Frankly, we don’t tend to do that, although it would make things a bit cleaner. :slight_smile:

Ok, that’s great to hear. I was afraid I was not doing it in a right way. :slight_smile:

Hi @sgugger, I just look at the mask_opener, how could I pass a parameter to the Segmentation dataset? The open_mask_rle () require an extra parameter for image shape

def _get_y(self,i): return self.mask_opener(self.y[i])

I found that I have not pushed the latest version of the demo notebook previously, I was attempting to pass an extra shape argument to the dataset.

It seems like the docs need an update; is an ImageFileList an ItemList subclass? The docs mention ImageItemList, but not ImageFileList, so it’s tricky to figure out what methods the ImageFileList is expected to have.

1 Like

You can just hit the tab completion to see what method of a class has? I think it will be easier than looking up docs for method.

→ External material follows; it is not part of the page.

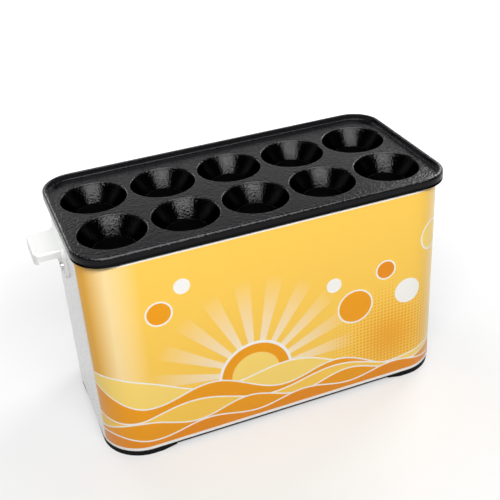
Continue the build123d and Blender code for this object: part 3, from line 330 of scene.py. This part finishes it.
def cell_rays(right, left, rear, front):
    """Angles round a mouth that hit the corners of its cell, evenly spaced between each axis and each
    corner."""
    stops = [0, math.atan2(rear, right), math.pi / 2, math.pi - math.atan2(rear, left), math.pi]
    stops += [math.pi + math.atan2(front, left), 1.5 * math.pi]
    stops += [2 * math.pi - math.atan2(front, right), 2 * math.pi]
    return np.concatenate([
        np.linspace(first, last, quarter_steps, endpoint=False) for first, last in zip(stops[:-1], stops[1:])
    ])


def cell_edge(angles, centre, right, left, rear, front):
    """Where rays from a mouth's centre leave its cell: the nearer of the two straight sides, or the rounded
    corner of the deck where that is nearer still."""
    direction = np.stack([np.cos(angles), np.sin(angles)], -1)
    reach_x = np.where(direction[:, 0] > 0, right, left) / np.maximum(np.abs(direction[:, 0]), 1e-9)
    reach_y = np.where(direction[:, 1] > 0, rear, front) / np.maximum(np.abs(direction[:, 1]), 1e-9)
    reach = np.minimum(reach_x, reach_y)
    corner = np.array([half_length - deck_inset - deck_corner, half_depth - deck_inset - deck_corner])
    corner = np.sign(centre + direction * reach[:, None]) * corner
    point = centre + direction * reach[:, None]
    beyond = (np.abs(point) > np.abs(corner) + 1e-9).all(1)
    offset = corner - centre
    along = (direction * offset).sum(1)
    root = along**2 - (offset**2).sum(1) + deck_corner**2
    reach = np.where(beyond, along + np.sqrt(np.maximum(root, 0)), reach)
    return centre + direction * reach[:, None]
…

The docs don’t mention ImageFileList because this function doesn’t exist anymore, it was only there during temporary development

1 Like

What should we be using? I only arrived at ImageFileList because ImageItemList (from the docs) isn’t recognized—NameError: name 'ImageItemList' is not defined. I just did a pull, but no change…

UPDATE: Okay, it must be something with my environment. After pulling, I can now see that ImageFileList in data.py is replaced with ImageItemList, but I still get the above error from my notebook. Strange.

Okay… I see what’s going on now. I installed fastai using anaconda, but the version in site-packages is out of date (and updating doesn’t seem to give me ImageItemList—the source file in site-packages still has ImageFileList). Can anyone advise on how to get anaconda to use the current github version (i.e., my local fastai repo)?

Okay, got it. I followed the advice here: https://stackoverflow.com/questions/19042389/conda-installing-upgrading-directly-from-github
Not the accepted answer, but the one that advises on installing git and pip from anaconda.

1 Like

I think you posted the wrong link? I’m having similar issues as well.

Wow, yeah, obviously I did… bizarre (that looks like my jupyter notebook link!). I’ll edit that post with the correct link!